**Instruction**: Locate the word "Write" in the entries below, then gather every line that holds it.

**Provided information**:
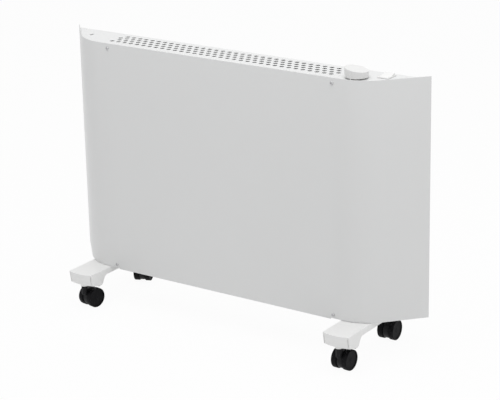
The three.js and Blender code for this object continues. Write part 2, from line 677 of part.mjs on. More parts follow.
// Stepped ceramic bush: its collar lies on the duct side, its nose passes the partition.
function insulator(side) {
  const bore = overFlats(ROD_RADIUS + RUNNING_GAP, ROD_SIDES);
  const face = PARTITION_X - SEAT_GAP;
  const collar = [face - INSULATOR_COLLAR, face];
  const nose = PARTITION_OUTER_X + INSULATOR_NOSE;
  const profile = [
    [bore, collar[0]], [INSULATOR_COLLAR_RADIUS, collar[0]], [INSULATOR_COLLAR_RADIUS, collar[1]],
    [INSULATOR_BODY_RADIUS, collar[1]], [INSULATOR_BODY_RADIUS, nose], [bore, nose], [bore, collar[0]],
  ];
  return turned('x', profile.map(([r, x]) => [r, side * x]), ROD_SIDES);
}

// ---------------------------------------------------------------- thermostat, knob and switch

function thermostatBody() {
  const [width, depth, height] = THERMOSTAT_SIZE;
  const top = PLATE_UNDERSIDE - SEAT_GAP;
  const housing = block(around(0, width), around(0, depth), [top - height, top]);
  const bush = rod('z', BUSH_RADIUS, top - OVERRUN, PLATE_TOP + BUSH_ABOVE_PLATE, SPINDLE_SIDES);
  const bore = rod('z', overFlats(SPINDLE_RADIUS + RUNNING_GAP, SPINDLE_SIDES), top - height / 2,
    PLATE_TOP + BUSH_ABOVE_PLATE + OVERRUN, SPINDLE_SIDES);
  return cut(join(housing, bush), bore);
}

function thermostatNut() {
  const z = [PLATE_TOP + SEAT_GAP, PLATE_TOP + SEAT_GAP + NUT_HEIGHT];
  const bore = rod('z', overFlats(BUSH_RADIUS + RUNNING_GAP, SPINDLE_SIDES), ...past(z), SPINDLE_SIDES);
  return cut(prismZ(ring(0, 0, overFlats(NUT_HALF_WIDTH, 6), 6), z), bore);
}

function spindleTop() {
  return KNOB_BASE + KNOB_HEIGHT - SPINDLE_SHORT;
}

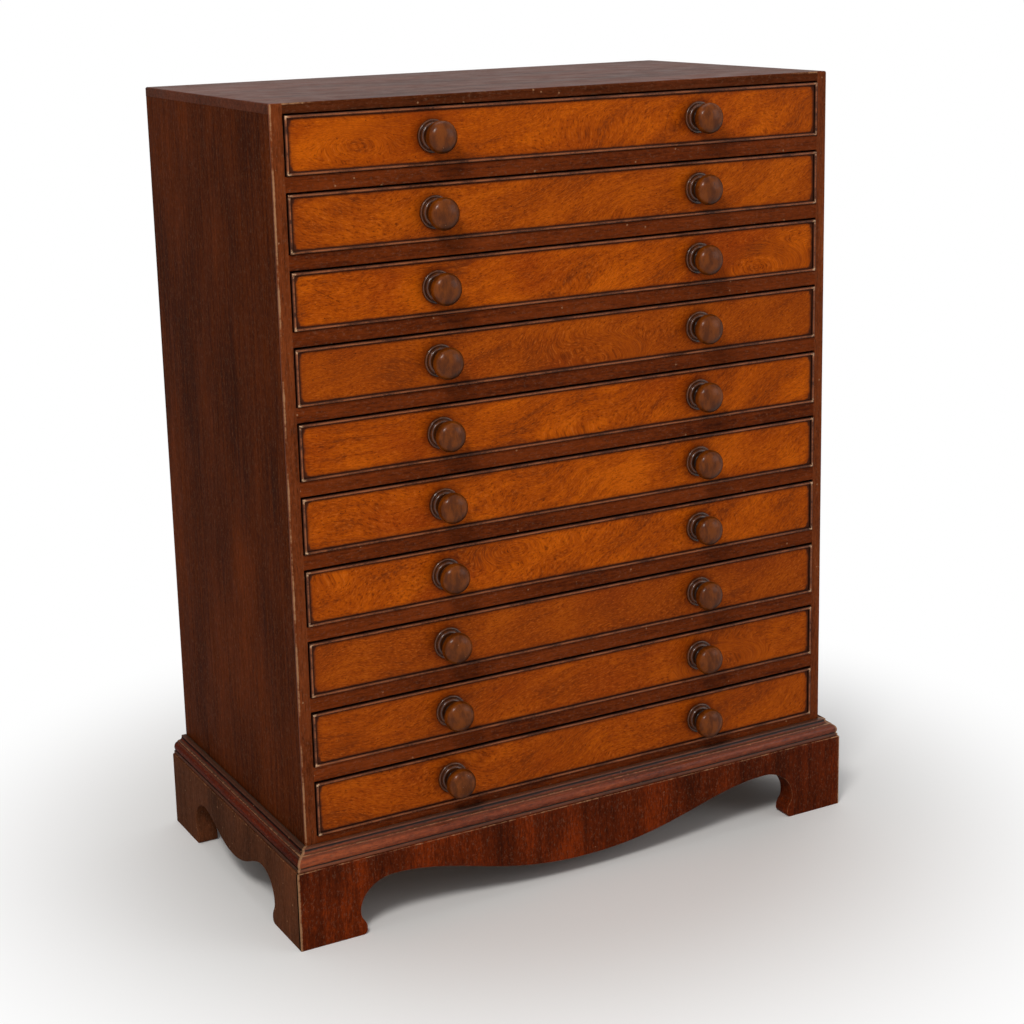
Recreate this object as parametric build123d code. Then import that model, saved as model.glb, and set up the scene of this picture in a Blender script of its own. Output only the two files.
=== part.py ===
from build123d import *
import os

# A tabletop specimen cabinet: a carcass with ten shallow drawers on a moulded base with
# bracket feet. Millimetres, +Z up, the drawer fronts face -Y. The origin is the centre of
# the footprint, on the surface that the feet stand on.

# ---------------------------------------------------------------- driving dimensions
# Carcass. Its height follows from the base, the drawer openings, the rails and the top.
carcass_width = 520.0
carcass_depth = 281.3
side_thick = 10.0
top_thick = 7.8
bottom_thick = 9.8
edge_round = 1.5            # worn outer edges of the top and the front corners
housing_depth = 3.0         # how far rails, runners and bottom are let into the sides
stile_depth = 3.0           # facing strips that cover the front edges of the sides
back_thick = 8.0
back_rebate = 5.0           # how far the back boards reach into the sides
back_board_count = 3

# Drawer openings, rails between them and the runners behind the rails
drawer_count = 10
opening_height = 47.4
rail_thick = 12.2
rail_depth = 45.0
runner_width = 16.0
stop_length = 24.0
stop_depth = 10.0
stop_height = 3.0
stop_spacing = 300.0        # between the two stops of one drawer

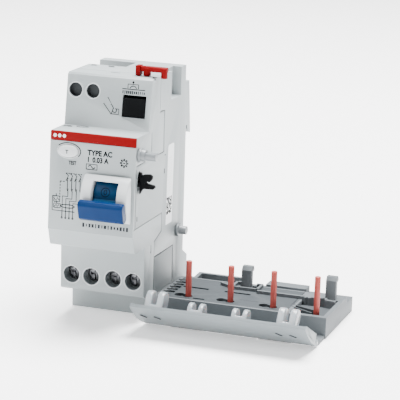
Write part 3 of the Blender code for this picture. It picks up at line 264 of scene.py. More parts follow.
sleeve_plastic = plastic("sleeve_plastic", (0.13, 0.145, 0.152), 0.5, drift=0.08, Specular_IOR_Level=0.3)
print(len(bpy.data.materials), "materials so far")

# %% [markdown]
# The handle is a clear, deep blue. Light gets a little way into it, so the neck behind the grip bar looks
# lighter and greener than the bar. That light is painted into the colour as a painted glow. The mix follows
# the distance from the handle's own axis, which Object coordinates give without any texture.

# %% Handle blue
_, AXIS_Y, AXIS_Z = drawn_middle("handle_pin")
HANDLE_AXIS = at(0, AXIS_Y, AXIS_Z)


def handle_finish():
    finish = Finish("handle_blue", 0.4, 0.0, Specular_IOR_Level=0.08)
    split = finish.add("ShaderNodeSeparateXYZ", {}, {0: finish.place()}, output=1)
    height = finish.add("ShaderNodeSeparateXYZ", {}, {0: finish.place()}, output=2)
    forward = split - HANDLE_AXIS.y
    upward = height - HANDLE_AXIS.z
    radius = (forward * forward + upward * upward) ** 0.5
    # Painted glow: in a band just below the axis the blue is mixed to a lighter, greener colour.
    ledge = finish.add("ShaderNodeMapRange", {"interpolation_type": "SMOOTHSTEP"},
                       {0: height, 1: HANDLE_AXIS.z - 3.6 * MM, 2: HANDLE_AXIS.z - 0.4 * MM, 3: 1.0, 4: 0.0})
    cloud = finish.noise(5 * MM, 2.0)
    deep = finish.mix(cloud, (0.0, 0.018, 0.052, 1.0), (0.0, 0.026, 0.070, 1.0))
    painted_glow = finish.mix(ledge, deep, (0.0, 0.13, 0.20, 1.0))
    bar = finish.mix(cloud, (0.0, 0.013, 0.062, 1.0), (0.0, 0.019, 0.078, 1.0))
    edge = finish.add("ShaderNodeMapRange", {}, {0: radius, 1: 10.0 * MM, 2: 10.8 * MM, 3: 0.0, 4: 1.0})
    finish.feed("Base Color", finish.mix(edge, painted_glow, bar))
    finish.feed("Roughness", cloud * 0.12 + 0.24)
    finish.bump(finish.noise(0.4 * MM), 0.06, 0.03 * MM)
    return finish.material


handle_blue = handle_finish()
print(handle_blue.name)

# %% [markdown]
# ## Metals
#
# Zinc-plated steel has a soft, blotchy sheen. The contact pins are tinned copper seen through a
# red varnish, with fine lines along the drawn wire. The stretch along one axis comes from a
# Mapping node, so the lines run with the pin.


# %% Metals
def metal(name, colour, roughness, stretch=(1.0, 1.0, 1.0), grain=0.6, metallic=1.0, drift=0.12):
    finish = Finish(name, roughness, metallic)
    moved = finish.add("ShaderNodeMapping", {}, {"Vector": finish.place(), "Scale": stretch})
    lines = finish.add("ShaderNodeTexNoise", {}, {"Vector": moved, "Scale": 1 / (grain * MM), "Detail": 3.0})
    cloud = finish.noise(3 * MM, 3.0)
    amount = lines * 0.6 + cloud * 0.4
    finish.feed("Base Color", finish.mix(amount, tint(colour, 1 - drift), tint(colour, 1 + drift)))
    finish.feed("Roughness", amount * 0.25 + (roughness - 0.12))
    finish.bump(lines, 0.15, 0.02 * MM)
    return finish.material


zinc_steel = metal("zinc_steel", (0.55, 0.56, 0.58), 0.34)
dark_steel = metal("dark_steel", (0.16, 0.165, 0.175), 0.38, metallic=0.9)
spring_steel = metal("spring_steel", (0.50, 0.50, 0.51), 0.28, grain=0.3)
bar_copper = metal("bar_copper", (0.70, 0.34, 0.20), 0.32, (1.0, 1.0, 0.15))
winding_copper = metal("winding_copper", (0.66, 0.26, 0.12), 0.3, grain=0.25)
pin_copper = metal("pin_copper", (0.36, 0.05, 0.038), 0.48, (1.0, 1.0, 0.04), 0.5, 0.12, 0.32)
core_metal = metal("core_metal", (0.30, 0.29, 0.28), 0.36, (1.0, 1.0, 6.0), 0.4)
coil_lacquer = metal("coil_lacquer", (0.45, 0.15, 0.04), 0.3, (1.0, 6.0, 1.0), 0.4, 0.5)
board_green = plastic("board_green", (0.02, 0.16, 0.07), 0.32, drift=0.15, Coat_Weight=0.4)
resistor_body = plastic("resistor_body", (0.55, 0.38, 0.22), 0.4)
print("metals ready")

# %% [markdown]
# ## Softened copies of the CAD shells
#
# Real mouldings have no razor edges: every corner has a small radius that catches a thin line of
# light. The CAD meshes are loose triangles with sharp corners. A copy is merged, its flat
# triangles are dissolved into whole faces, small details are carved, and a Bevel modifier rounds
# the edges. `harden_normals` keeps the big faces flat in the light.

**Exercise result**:
The three.js and Blender code for this object continues. Write part 2, from line 677 of part.mjs on. More parts follow.
Write part 3 of the Blender code for this picture. It picks up at line 264 of scene.py. More parts follow.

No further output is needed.